Well, during the week between Sept. 11 and Sept. 15, Chinese, British and US CPIs beat expectations, and combined with an uptick in global economic activity, caused tactical investors to rotate into tactical sectors (banks, energy, industrials, small caps, inverse bond funds).
And, we were early on identifying that switch, and our “Reflation Basket” has outperformed the markets since we re-iterated it for short- and medium-term investors in the Sept. 21 Report.
However, also in that Report we cautioned longer-term and less-agile investors to wait for clear confirmation that the reflation rebound had started, and we identified two keys. The first was the KBW Bank Index closing above 100. This occurred both Monday and Tuesday. The second was the 10-year yield breaking above 2.40%.This has yet to happened.
So, while much of the mainstream financial press is now pumping the reflation trade (a month after it started) we’re acknowledging that it’s paused. Practically, that means we’re holding (not adding to) our “Reflation Basket” of KRE/KBE/IWM/EUFN/XLI/TBT/TBF, and think shorter-term/tactical investors should too.
I say that because I believe the first stage of this reflation trade is now complete, and in the next three weeks we will see two key events that will decide whether this reflation extends into November, pauses longer or potentially back tracks.
Near-Term Reflation Catalyst #1: ECB Meeting. Thursday, Oct. 26. Why it’s Important: As we’ve covered, markets have enjoyed a “virtuous” reflation recently because 1) Economic data has been good, but 2) Not so good that it’s causing global central banks to hike rates faster than expected.

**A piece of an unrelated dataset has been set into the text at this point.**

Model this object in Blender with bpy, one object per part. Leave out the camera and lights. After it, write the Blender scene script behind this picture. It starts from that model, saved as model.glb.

Markets have a general expectation of what ECB tapering of QE will look like (somewhere around 20B per month) but we’ll get the details at this October ECB meeting.
If the ECB is more hawkish than expected, that could potentially send yields too high, too fast, and kill the
“virtuous” reflation. If that happened, banks and inverse bond ETFs would rally, but everything else would fall.
Conversely, if the ECB is too dovish, then markets might lose confidence in the reflation itself, and that would become a headwind.
Bottom line, the ECB needs to release a taper schedule that implies confidence in the economy and inflation, but that also isn’t so aggressive it kills the “virtuous” reflation rally.
Near-Term Reflation Catalyst #2: Fed Chair Decision.
The fact that President Trump will name a potentially new Fed chair in the next two weeks has been somewhat lost amidst the never-ending (and seemingly everescalating) Washington drama.
Right now, it’s widely believed there are three front runners: Kevin Warsh, Jerome Powell and Janet Yellen.
If Yellen is reappointed (and that’s seeming increasingly unlikely) then clearly that won’t cause any ripples in the reflation trade, and we can go back to watching inflation and yields. However, if one of the other two are appointed, things get interesting.
Warsh is considered the biggest “hawk” of the group,and if he becomes Fed chair we may see yields rise sharply, potentially endangering the “virtuous” reflation.
Powell is viewed as in the middle of the other two—not as dovish as Yellen, but not as hawkish as Warsh. But, it’s reasonable to assume that a Powell appointment would put at least some mild upward pressure on Treasury yields. It likely wouldn’t be enough to spur a killing of the “virtuous” reflation, but it would be cause for a pause in the move.